Conclusion: The Philosophical Revolution
The recognition that logical laws possess absolute authority represents perhaps the most underappreciated philosophical revolution of our time. Here is a claim of ultimate authority that requires no faith, no complex proof, no appeal to tradition or intuition. It is self-evident in the strongest possible sense: evident in the very structure of any attempt to bypass it or deny it.
This should fundamentally alter how we approach intellectual discourse. When someone claims to transcend logic, they are not proposing an alternative; they are demonstrating confusion about the nature of alternatives themselves. When they invoke sophisticated terminology to escape logical constraints, they are not displaying philosophical depth but philosophical ignorance of the most basic kind.
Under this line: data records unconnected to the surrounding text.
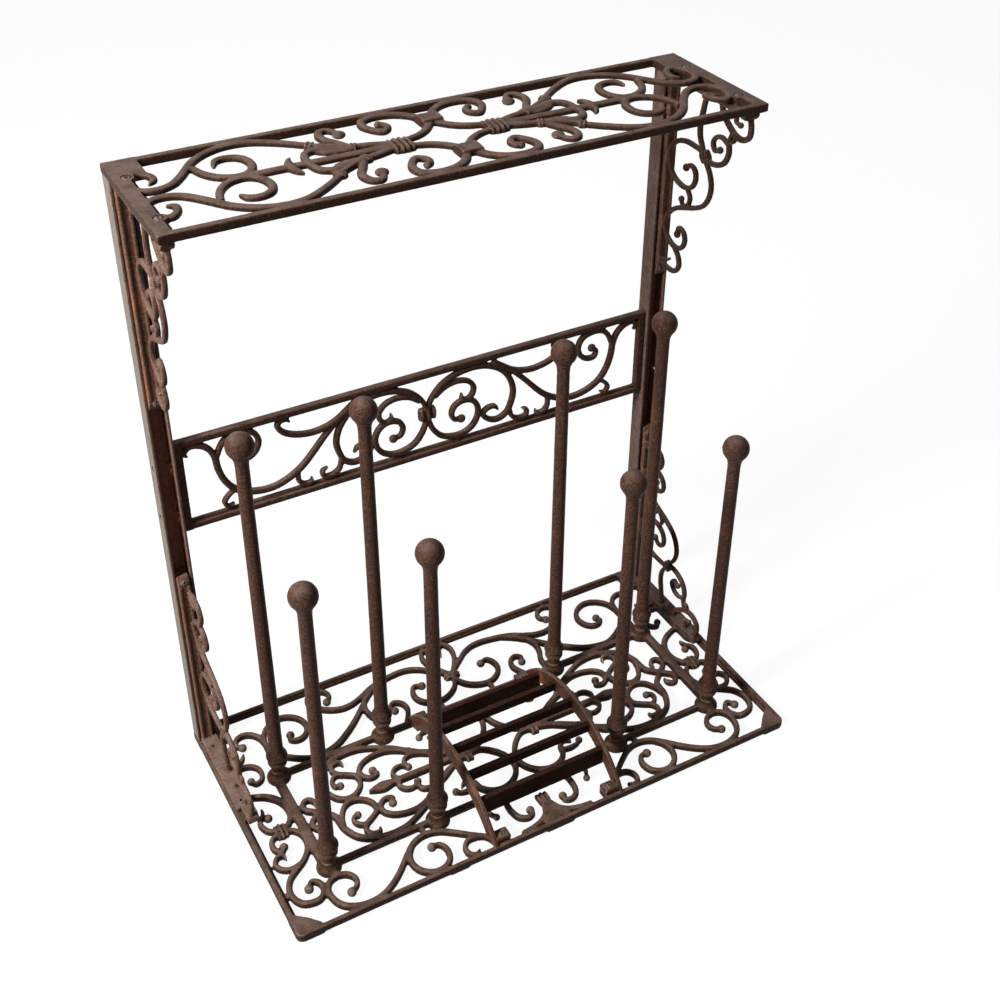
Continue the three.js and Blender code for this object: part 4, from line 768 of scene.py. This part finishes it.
upright = {
    "inner": 305.5, "outer": 329.5, "front": 149, "back": 170, "wall": 3.5, "foot": 12.3, "top": 763.7, "edge": 0.9,
    "bore": 4.6, "access": 7, "panelHoles": (356.75, 422.75), "panelLine": 157.5, "bracketHoles": (265.3, 510.7),
    "panelBite": 3, "bracketBite": 1,   # how far the drill runs past the walls
    "near": 0.2, "outerNear": 0.3,      # how near a face is to count as inside or outside
}


def uprightPieces():
    x0, x1, wall, front, back = (upright[key] for key in ("inner", "outer", "wall", "front", "back"))
    outline = [(x0, front), (x0 + wall, front), (x0 + wall, back - wall), (x1 - wall, back - wall),
               (x1 - wall, front), (x1, front), (x1, back), (x0, back)]
    walls = (x0 + wall / 2, upright["bore"]), (x1 - wall / 2, upright["access"])
    bite, past, near = upright["panelBite"], upright["bracketBite"], upright["near"]
    for side, sign in (("left", -1), ("right", 1)):
        stock = newStock()
        addRings(stock, [[(sign * x, y, z) for x, y in outline] for z in (upright["foot"], upright["top"])])
        piece = objectFrom(f"{side}Upright", stock)
        edges = piece.modifiers.new("edges", "BEVEL")
        edges.width = upright["edge"] * mm
        edges.segments = 3
        bake(piece)
        drill(piece, [(upright["panelLine"], z, sign * line - bite, sign * line + bite, width)
                      for z in upright["panelHoles"] for line, width in walls], "X")
        drill(piece, [(z, sign * (x0 + x1) / 2, back - wall - past, back + past, upright["bore"])
                      for z in upright["bracketHoles"]], "Y")
        finishPiece(piece, "upright_iron", "upright_iron", f"upright_{side}", others=[
            # Inside the channel: the lighter finish, painted light.
            ("channel_iron",
             lambda spot: x0 + wall - near < abs(spot.x) < x1 - wall + near and spot.y < back - past),
            # Outer faces: the pale finish, painted light.
            ("pale_iron", lambda spot: abs(spot.x) > x1 - upright["outerNear"])])


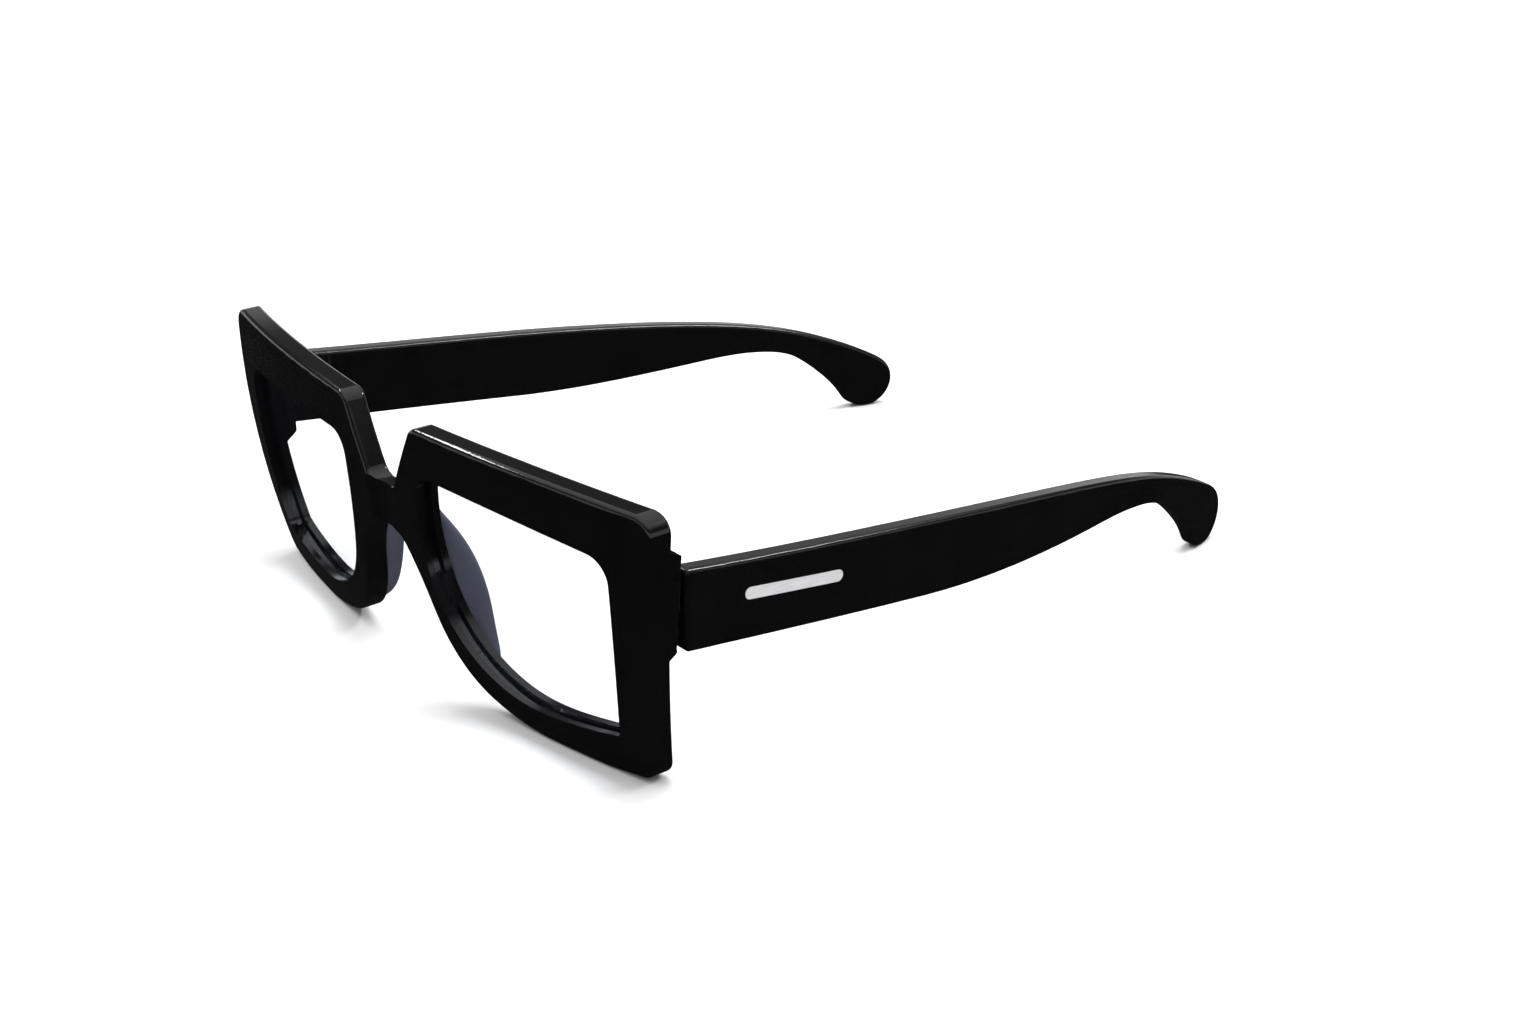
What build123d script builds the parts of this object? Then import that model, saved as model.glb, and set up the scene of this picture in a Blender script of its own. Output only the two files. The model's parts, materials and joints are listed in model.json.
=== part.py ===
from build123d import *
import os

os.makedirs("parts", exist_ok=True)

# Eyeglasses with a thick square front, clear lenses and straight temples with dropped tips.
# X runs across the face (+X is the wearer's left), the front looks towards -Y and +Z is up.
# The origin is the middle of the footprint, on the surface that the rims and tips stand on.

# ---- Driving dimensions, millimetres ----
total_depth = 168.4
front_y = -total_depth / 2
tip_y = total_depth / 2

# Front: a shell bowed both ways, seen from above and from the side
wrap_radius = 282.0
bow_radius = 185.0
bow_height = 47.0
rim_depth = 4.6
front_top = 53.8
front_round = 0.9
back_round = 0.7
saddle_radius = 9.0
saddle_depth = 1.6

# Lenses, held in a groove around each opening
lens_setback = 1.3
lens_thickness = 1.8
groove_depth = 0.8
groove_play = 0.05

# End pieces: the blocks behind the outer corners that carry the hinges
end_piece_inner = 62.9
end_piece_front = front_y + 10.0
end_piece_back = front_y + 15.9
end_piece_round = 0.5

# Temples
temple_root = front_y + 16.7
temple_length = tip_y - temple_root
temple_outer = 71.0
temple_thickness = 3.6
temple_round = 0.7
toe_in = 3.0
tip_curl = 14.0
core_start = front_y + 31.0
core_end = front_y + 128.0
core_width = 0.9
core_height = 2.4
inlay_depth = 0.3
inlay_proud = 0.1
inlay_length = 22.0
inlay_height = 2.2

# Hinges: five knuckles on one upright screw
hinge_x = 64.6
hinge_y = front_y + 18.2
hinge_z = 37.0
knuckle_radius = 1.8
knuckle_height = 1.6
knuckle_gap = 0.36
washer_thickness = 0.3
screw_radius = 0.7
screw_play = 0.05
head_radius = 1.25
head_height = 0.7
leaf_thickness = 0.8
front_leaf_width = 5.7
front_leaf_half_height = 5.2
temple_leaf_length = 6.6
temple_leaf_half_height = 2.8
leaf_screw_radius = 0.45
leaf_screw_head = 0.85
leaf_screw_length = 3.0


def bow_line(depth):
    """Points up the middle of the front, at a depth behind its face."""
    radius = bow_radius - depth
    levels = [-6 + 11 * i for i in range(7)]
    return [(front_y + bow_radius - (radius**2 - (z - bow_height) ** 2) ** 0.5, z) for z in levels]


def front_shell(near, far):
    """Sketches the upright section of a slice of the front, between two depths behind its face."""
    with BuildSketch(Plane.YZ) as section:
        with BuildLine():
            near_line = Spline(*bow_line(near))
            far_line = Spline(*bow_line(far))
            Line(near_line @ 0, far_line @ 0)
            Line(near_line @ 1, far_line @ 1)
        make_face()
    return section.sketch


def bowed_slice(near, far):
    """A slice of the front, a little past its left half: the section turned about the wrap axis."""
    wrap_axis = Axis((0, front_y + wrap_radius, 0), (0, 0, 1))
    section = front_shell(near, far)
    with BuildPart() as slice_part:
        loft([section.rotate(wrap_axis, angle) for angle in (-4, 0, 4, 8, 12, 16, 20)])
    return slice_part.part


with BuildSketch() as opening_shape:
    with BuildLine():
        top = ThreePointArc((13.2, 44.9), (38, 44.7), (62.3, 43.1))
        side = ThreePointArc(top @ 1, (61.9, 26), (59.3, 8.6))
        Spline(
            side @ 1,
            (46, 6.5),
            (33, 6.5),
            (23.4, 10.4),
            (16.2, 18.6),
            (13.0, 29.5),
            top @ 0,
            tangents=((-1, -0.2), (0.1, 1)),
        )
    make_face()
    fillet(opening_shape.vertices().sort_by(Axis.Y)[-2:], 4.8)
    fillet(opening_shape.vertices().sort_by(Axis.Y)[0], 1.3)


def moved_outwards(edge, along, margin):
    """The point at a fraction of an edge of the opening, moved away from the opening's middle."""
    point = edge.position_at(along)
    tangent = edge.tangent_at(along)
    normal = Vector(tangent.Y, -tangent.X, 0)
    if normal.dot(point - Vector(38, 26, 0)) < 0:
        normal = normal * -1
    return point + normal * margin


def opening_outline(margin):
    """The lens opening of the left rim, grown by a margin."""
    with BuildSketch(Plane.XZ) as outline:
        with BuildLine():
            for edge in opening_shape.edges():
                steps = 2 if edge.geom_type == GeomType.CIRCLE else 12
                points = [moved_outwards(edge, i / steps, margin) for i in range(steps + 1)]
                if steps == 2:
                    ThreePointArc(*points)
                else:
                    Spline(*points, tangents=(edge % 0, edge % 1))
        make_face()
    return outline.sketch


def lens_solid(margin, play):
    """The slice that a lens fills, from its setback behind the face, with play all round."""
    bowed = bowed_slice(lens_setback - play, lens_setback + lens_thickness + play)
    outline = opening_outline(margin + play)
    with BuildPart() as slice_part:
        add(bowed)
        extrude(outline, amount=120, both=True, mode=Mode.INTERSECT)
    return slice_part.part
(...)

The authority of logic is absolute because it is the authority of intelligibility itself. To reject it is not to embrace a more nuanced view of reason (it is to abandon reason while pretending to perfect it). In a world where intellectual fashions come and go, where theories rise and fall, where entire worldviews shift and transform, the laws of logic remain the one constant that makes all such change intelligible.
This is not a limitation to be transcended, but the greatest discovery human thought has ever made: that there exists an authority so fundamental, so inescapable, and so absolute that it can be denied only at the cost of abandoning coherent thought itself. The easiest claim to defend is also the most significant, and perhaps that is exactly as it should be.